4.1 Before considering any claims contained in a communication, the Human Rights Committee must, in accordance with rule 87 of its rules of procedure, decide whether or not it is admissible under the Optional Protocol to the Covenant.

4.2 With regard to the author's claim for compensation under article 14, paragraph 6, of the Covenant, the Committee observes that the conditions for the application of this article are:

(a) A final decision convicting a person of a criminal offence;
(b) Suffering of punishment as a consequence of such conviction; and
(c) A subsequent reversal or pardon on the ground of a new or newly discovered fact showing conclusively that there has been a miscarriage of justice.

4.3 The Committee observes that the author's conviction by the District Court on 11 September 1997 was overturned by the Court of Appeal on 27 February 1998. The Committee is, therefore, of the view that the author's conviction was not a "final decision" within the meaning of article 14, paragraph 6 and that article 14, paragraph 6, does not apply to the facts of the instant case. This part of the communication is therefore inadmissible ratione materiae under article 3 of the Optional Protocol.

4.4 With respect to the author's allegation of a violation of article 9, paragraph 5, the Committee notes that after his conviction by the trial court the author was imprisoned on the basis of the sentence passed by that court. His subsequent acquittal by the Court of Appeal does not, per se, imply that his imprisonment on the strength of a court order was unlawful.
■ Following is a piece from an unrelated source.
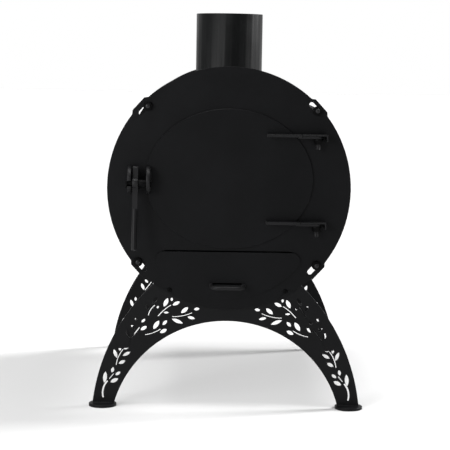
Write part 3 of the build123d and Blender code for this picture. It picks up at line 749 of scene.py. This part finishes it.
def foot_welds(end):
    """Both faces of a leg frame welded to its two foot pads."""
    shell = Shell()
    frame_low, frame_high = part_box(f"leg_frame_{end}")
    for hand, side in (("left", -1), ("right", 1)):
        pad_low, pad_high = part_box(f"foot_pad_{end}_{hand}")
        outer = side * (frame_high.x - 1.5 * MM)
        inner = (pad_low.x + pad_high.x) / 2 - side * 24 * MM
        for y, out in ((frame_low.y, -1), (frame_high.y, 1)):
            run = line((inner, y, pad_high.z), (outer, y, pad_high.z))
            bead(shell, run, facing(0, out, 1), FOOT_BEAD)
    shell.make(f"foot_welds_{end}", "stove_body", "leg_paint")


def bracket_welds(level):
    """A hinge bracket welded to the front plate, below its flange and beside its fold."""
    shell = Shell()
    low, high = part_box(f"hinge_bracket_{level}")
    under = high.z - 3 * MM
    run = line((low.x + 6 * MM, FRONT_Y, under), (high.x - 4 * MM, FRONT_Y, under))
    bead(shell, run, facing(0, -1, -1), SMALL_BEAD)
    run = line((high.x, FRONT_Y, low.z + 1 * MM), (high.x, FRONT_Y, high.z - 3 * MM))
    bead(shell, run, facing(1, -1, 0), SMALL_BEAD)
    shell.make(f"bracket_welds_{level}", "stove_body", "hinge_paint")


def strap_welds(level):
    """A hinge strap welded to the door, below and at its left end."""
    shell = Shell()
    low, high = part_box(f"hinge_strap_{level}")
    bracket_low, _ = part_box(f"hinge_bracket_{level}")
    face = DOOR_LOW.y
    bottom = high.z - 6 * MM
    path = [
        Vector((bracket_low.x - 4 * MM, face, bottom)),
        Vector((low.x, face, bottom)),
        Vector((low.x, face, high.z - 0.5 * MM)),
    ]
    bead(shell, path, facing(-0.5, -1, -1), SMALL_BEAD)
    shell.make(f"strap_welds_{level}", "door", "hinge_paint")


def latch_welds():
    """The keeper welded to the plate and the ear to the door, on both sides."""
    for name, face, body in (
        ("latch_keeper", FRONT_Y, "stove_body"),
        ("latch_ear", DOOR_LOW.y, "door"),
    ):
        shell = Shell()
        low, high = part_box(name)
        for x, side in ((low.x, -1), (high.x, 1)):
            run = line((x, face, low.z + 4 * MM), (x, face, high.z - 4 * MM))
            bead(shell, run, facing(side, -1, 0), SMALL_BEAD)
        shell.make(f"{name}_welds", body, "hinge_paint")


def handle_welds():
    """The drawer's handle welded to its front."""
    shell = Shell()
    low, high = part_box("drawer_handle")
    rod_r = (high.z - low.z) / 2
    for x in (low.x + rod_r, high.x - rod_r):
        centre = Vector((x, DRAWER_FACE_Y, (low.z + high.z) / 2))
        ring = []
        for i in range(HANDLE_STEPS):
            turn = TAU * i / HANDLE_STEPS
            ring.append(centre + rod_r * Vector((math.sin(turn), 0, math.cos(turn))))

        def out(place, centre=centre):
            return (place - centre).normalized() + Vector((0, -1, 0))

        bead(shell, ring, out, HANDLE_BEAD, closed=True)
    shell.make("handle_welds", "ash_drawer", "hinge_paint")


flue_welds()
drum_welds()
for end_name in ("front", "rear"):
    foot_welds(end_name)
for level_name in ("upper", "lower"):
    bracket_welds(level_name)
    strap_welds(level_name)
latch_welds()
handle_welds()


# ---------------------------------------------------------------- threaded rods and studs

THREAD_PITCH = 1.5 * MM
THREAD_DEPTH = 0.6 * MM
THREAD_SIDES = 24
THREAD_SAMPLES = 4  # rings to a pitch
ROD_THREAD = 38 * MM  # thread at each end of a tie rod
STUD_PLAIN = 7 * MM  # plain part of a hinge stud, below its bracket
END_TAPER = 0.8 * MM


def threaded_bar(start, end, radius, zones):
    """A round bar along a line, threaded within zones of its length."""
    length = (end - start).length
    along = (end - start).normalized()
    side = along.orthogonal().normalized()
    other = along.cross(side)
    stops = {0.0, length}
    for low, high in zones:
        steps = round((high - low) / THREAD_PITCH * THREAD_SAMPLES)
        stops.update(low + (high - low) * i / steps for i in range(steps + 1))
    rings = []
    for stop in sorted(stops):
        threaded = any(low < stop < high for low, high in zones)
        taper = max(0.0, END_TAPER - min(stop, length - stop))
        ring = []
        for k in range(THREAD_SIDES):
            turn = TAU * k / THREAD_SIDES
            phase = (stop / THREAD_PITCH - k / THREAD_SIDES) % 1.0
            reach = radius - taper
            if threaded:
                reach = min(reach, radius - THREAD_DEPTH * abs(2 * phase - 1))
            ring.append(
                start + along * stop + (side * math.cos(turn) + other * math.sin(turn)) * reach
            )
        rings.append(ring)
    shell = Shell()
    shell.sweep(rings)
    return shell


def tie_rod(number):
    """A tie rod threaded at both ends."""
    node = f"tie_rod_{number}"
    low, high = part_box(node)
    radius = (high.x - low.x) / 2
    x = (low.x + high.x) / 2
    z = (low.z + high.z) / 2
    length = high.y - low.y
    zones = [(0.0, ROD_THREAD), (length - ROD_THREAD, length)]
    shell = threaded_bar(Vector((x, low.y, z)), Vector((x, high.y, z)), radius, zones)
    piece = shell.make(f"threaded_{node}", "stove_body", "rod_steel")
    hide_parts(node)


def hinge_stud(level):
    """A hinge stud, plain in the strap and threaded below it."""
    node = f"hinge_stud_{level}"
    low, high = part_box(node)
    radius = (high.x - low.x) / 2
    x = (low.x + high.x) / 2
    y = (low.y + high.y) / 2
    length = high.z - low.z
    zones = [(STUD_PLAIN, length)]
    shell = threaded_bar(Vector((x, y, high.z)), Vector((x, y, low.z)), radius, zones)
    piece = shell.make(f"threaded_{node}", "stove_body", "rod_steel")
    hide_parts(node)


for rod_number in range(1, 5):
    tie_rod(rod_number)
for level_name in ("upper", "lower"):
    hinge_stud(level_name)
Counsel has provided no further arguments to substantiate the claim under article 9, para. 5. This part of the communication is therefore inadmissible under article 2 of the Optional Protocol.

5. The Committee, therefore, decides:

(a) that the communication is inadmissible;
(b) that this decision shall be communicated to the author and, for information, to the State party.

______________________

[Done in English, French and Spanish, the English text being the original version. Subsequently to be issued also in Arabic, Chinese and Russian as part of the Committee's annual report to the General Assembly.]